#### TASK:
The lines to reproduce run from the first one through the line containing "LEDGE_MIN_RUN = 0.0005". Reproduce them exactly.

-- Begin --

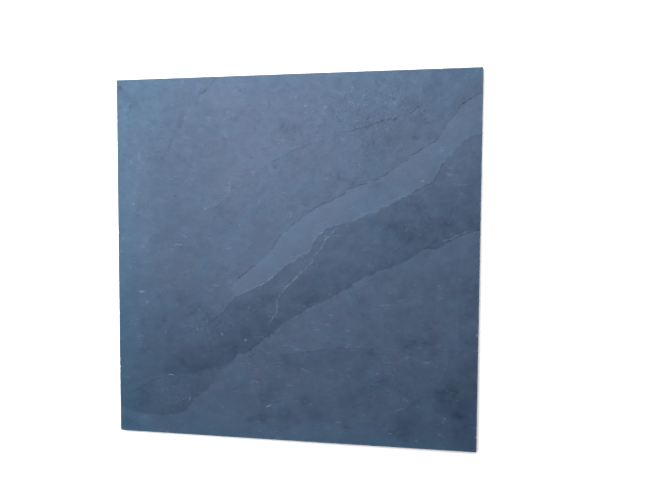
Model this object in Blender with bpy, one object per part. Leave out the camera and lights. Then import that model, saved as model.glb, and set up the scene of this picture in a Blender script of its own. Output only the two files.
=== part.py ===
"""Riven slate floor tile, 600 mm square, lying on its back with the riven face up.

Slate splits along its cleavage into thin leaves. Where a leaf ends on the face it leaves a low
ragged ledge, and the ground beyond it lies lower. The four edges are sawn, with the sharp arris
rubbed off, and the back is gauged flat, with shallow saw grooves that key the adhesive.

Metres, +Z up. The origin is the centre of the back. +X is the right of the face and +Y its top.
"""

import bmesh
import bpy
import numpy as np
from collections import namedtuple
from mathutils import Vector, geometry, noise

SIDE = 0.600
HALF = SIDE / 2
UPPER_LEAF = 0.0097  # from the back to the highest leaf of the face
ARRIS = 0.0008  # rubbed edge between the face and the sawn edges

GRAIN = 0.0118  # spacing of the points that carry the face's gentle waves
GRAIN_SCATTER = 0.36  # how far a point strays from its place, as a share of the spacing
LEDGE_PACE = 0.0075  # spacing of the points along a ledge
LEDGE_CLEARANCE = 0.0046  # bare ground that is kept free of other points along a ledge
RAGGED = 0.0013  # how far a ledge wanders off its line
LEDGE_SLOPE_RUN = 1.05  # width of a ledge's broken face, as a share of its height
LEDGE_MIN_RUN = 0.0005

LONG_WAVE = (0.00032, 0.165)  # height and length of the broad waves that cross the face
SHORT_WAVE = (0.00013, 0.040)
GRAIN_TILT = 0.62  # radians from +X to the run of the leaves
GRAIN_STRETCH = 2.2  # how much longer the waves are along the leaves than across them

GROOVE_PITCH = 0.025
GROOVE_WIDTH = 0.003
GROOVE_DEPTH = 0.0008
GROOVE_COUNT = 24

SLATE_COLOUR = (0.033, 0.055, 0.090, 1.0)
SLATE_ROUGHNESS = 0.50

# A ledge's line is walked with the low ground on the left hand. Its drop is the height of the
# broken leaf, its reach how far the low ground takes to climb back, and its fades the lengths
# over which the leaf thins out to nothing at the first and the last point.
Ledge = namedtuple("Ledge", "name line drop reach fade_in fade_out")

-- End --

#### WRITTEN REPLY:
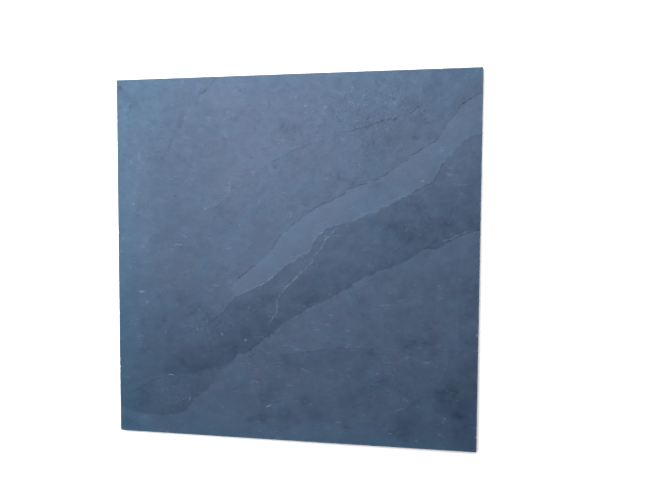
Model this object in Blender with bpy, one object per part. Leave out the camera and lights. Then import that model, saved as model.glb, and set up the scene of this picture in a Blender script of its own. Output only the two files.
=== part.py ===
"""Riven slate floor tile, 600 mm square, lying on its back with the riven face up.

Slate splits along its cleavage into thin leaves. Where a leaf ends on the face it leaves a low
ragged ledge, and the ground beyond it lies lower. The four edges are sawn, with the sharp arris
rubbed off, and the back is gauged flat, with shallow saw grooves that key the adhesive.

Metres, +Z up. The origin is the centre of the back. +X is the right of the face and +Y its top.
"""

import bmesh
import bpy
import numpy as np
from collections import namedtuple
from mathutils import Vector, geometry, noise

SIDE = 0.600
HALF = SIDE / 2
UPPER_LEAF = 0.0097  # from the back to the highest leaf of the face
ARRIS = 0.0008  # rubbed edge between the face and the sawn edges

GRAIN = 0.0118  # spacing of the points that carry the face's gentle waves
GRAIN_SCATTER = 0.36  # how far a point strays from its place, as a share of the spacing
LEDGE_PACE = 0.0075  # spacing of the points along a ledge
LEDGE_CLEARANCE = 0.0046  # bare ground that is kept free of other points along a ledge
RAGGED = 0.0013  # how far a ledge wanders off its line
LEDGE_SLOPE_RUN = 1.05  # width of a ledge's broken face, as a share of its height
LEDGE_MIN_RUN = 0.0005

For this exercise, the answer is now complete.